-- Start Given records --

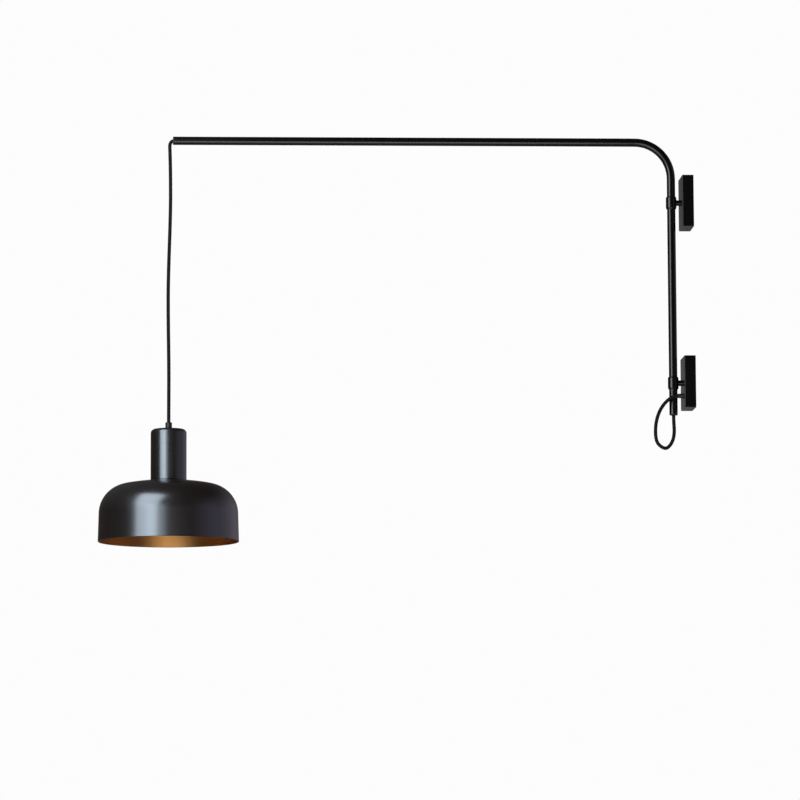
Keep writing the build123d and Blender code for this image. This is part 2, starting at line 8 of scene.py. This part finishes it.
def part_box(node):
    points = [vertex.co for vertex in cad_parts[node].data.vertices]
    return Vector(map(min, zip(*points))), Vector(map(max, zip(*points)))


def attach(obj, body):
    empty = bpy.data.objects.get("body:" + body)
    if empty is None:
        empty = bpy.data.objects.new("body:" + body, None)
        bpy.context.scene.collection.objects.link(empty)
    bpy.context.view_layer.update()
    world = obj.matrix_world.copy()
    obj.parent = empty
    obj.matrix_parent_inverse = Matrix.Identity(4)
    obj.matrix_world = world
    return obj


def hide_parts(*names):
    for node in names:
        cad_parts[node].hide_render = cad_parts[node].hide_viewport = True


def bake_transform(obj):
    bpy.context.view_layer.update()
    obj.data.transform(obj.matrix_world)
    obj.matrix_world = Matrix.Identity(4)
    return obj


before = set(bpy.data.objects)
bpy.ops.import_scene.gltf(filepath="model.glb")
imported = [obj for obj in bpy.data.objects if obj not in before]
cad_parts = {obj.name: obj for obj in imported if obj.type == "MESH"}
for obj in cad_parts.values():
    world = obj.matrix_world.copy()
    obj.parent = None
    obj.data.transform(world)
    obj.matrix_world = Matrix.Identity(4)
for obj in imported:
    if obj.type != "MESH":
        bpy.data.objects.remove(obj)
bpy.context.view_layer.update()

-- End Given records --
-- Start Given records --

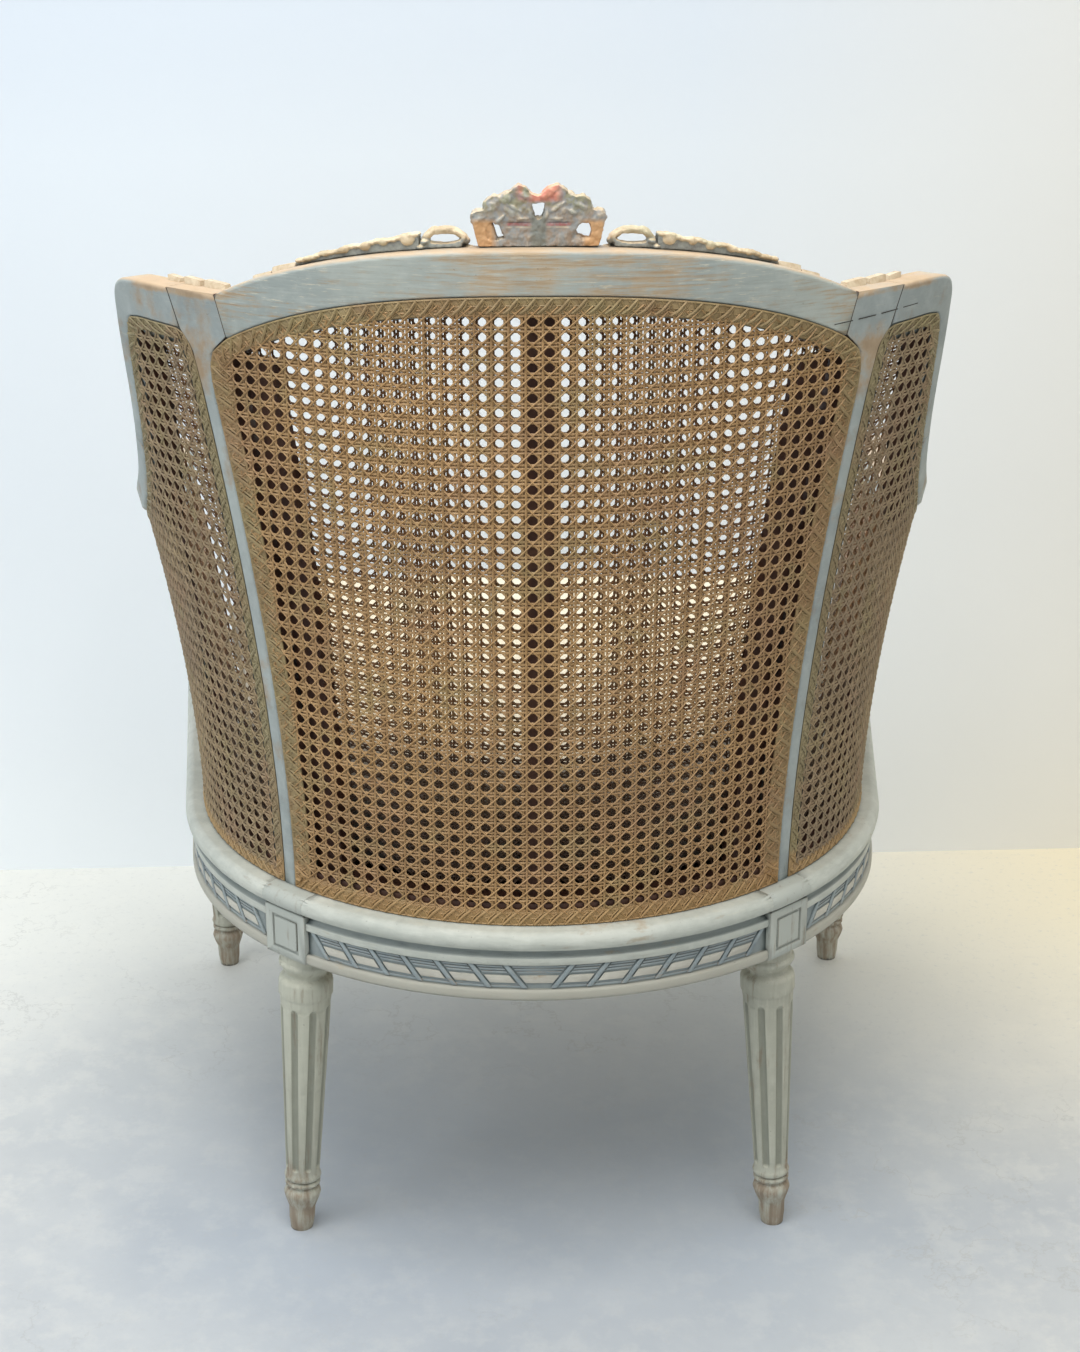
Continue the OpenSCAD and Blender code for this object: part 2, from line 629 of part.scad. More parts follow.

-- End Given records --
-- Start Given records --

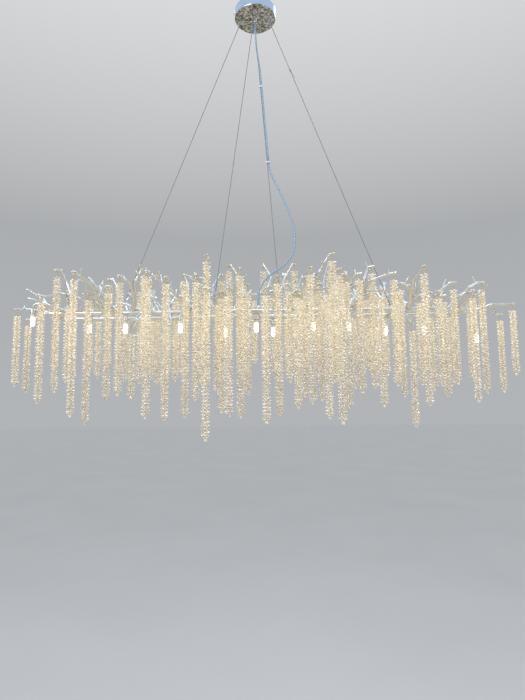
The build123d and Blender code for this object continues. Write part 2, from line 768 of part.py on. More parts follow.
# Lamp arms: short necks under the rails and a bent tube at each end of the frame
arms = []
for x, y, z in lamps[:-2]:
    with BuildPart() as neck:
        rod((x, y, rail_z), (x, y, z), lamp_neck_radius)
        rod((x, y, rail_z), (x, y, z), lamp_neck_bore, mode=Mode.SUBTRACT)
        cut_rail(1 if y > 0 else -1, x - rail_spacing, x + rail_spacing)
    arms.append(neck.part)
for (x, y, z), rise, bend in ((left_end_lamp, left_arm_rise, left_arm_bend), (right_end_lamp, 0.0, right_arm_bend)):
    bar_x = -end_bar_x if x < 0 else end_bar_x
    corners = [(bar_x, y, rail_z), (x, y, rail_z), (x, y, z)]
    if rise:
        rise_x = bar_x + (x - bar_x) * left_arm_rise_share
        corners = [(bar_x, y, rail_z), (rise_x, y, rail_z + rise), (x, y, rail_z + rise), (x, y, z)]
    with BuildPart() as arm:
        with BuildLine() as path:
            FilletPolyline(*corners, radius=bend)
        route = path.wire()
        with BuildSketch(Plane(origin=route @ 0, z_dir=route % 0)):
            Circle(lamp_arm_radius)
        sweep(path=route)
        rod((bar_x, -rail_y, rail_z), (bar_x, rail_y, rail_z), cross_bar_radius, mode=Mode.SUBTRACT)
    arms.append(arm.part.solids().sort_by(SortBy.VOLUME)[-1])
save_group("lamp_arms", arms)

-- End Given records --

Written request -
Look through the listing above. Pick out each line with "context" and copy it.

Final result -
        bpy.context.scene.collection.objects.link(empty)
    bpy.context.view_layer.update()
    bpy.context.view_layer.update()
bpy.context.view_layer.update()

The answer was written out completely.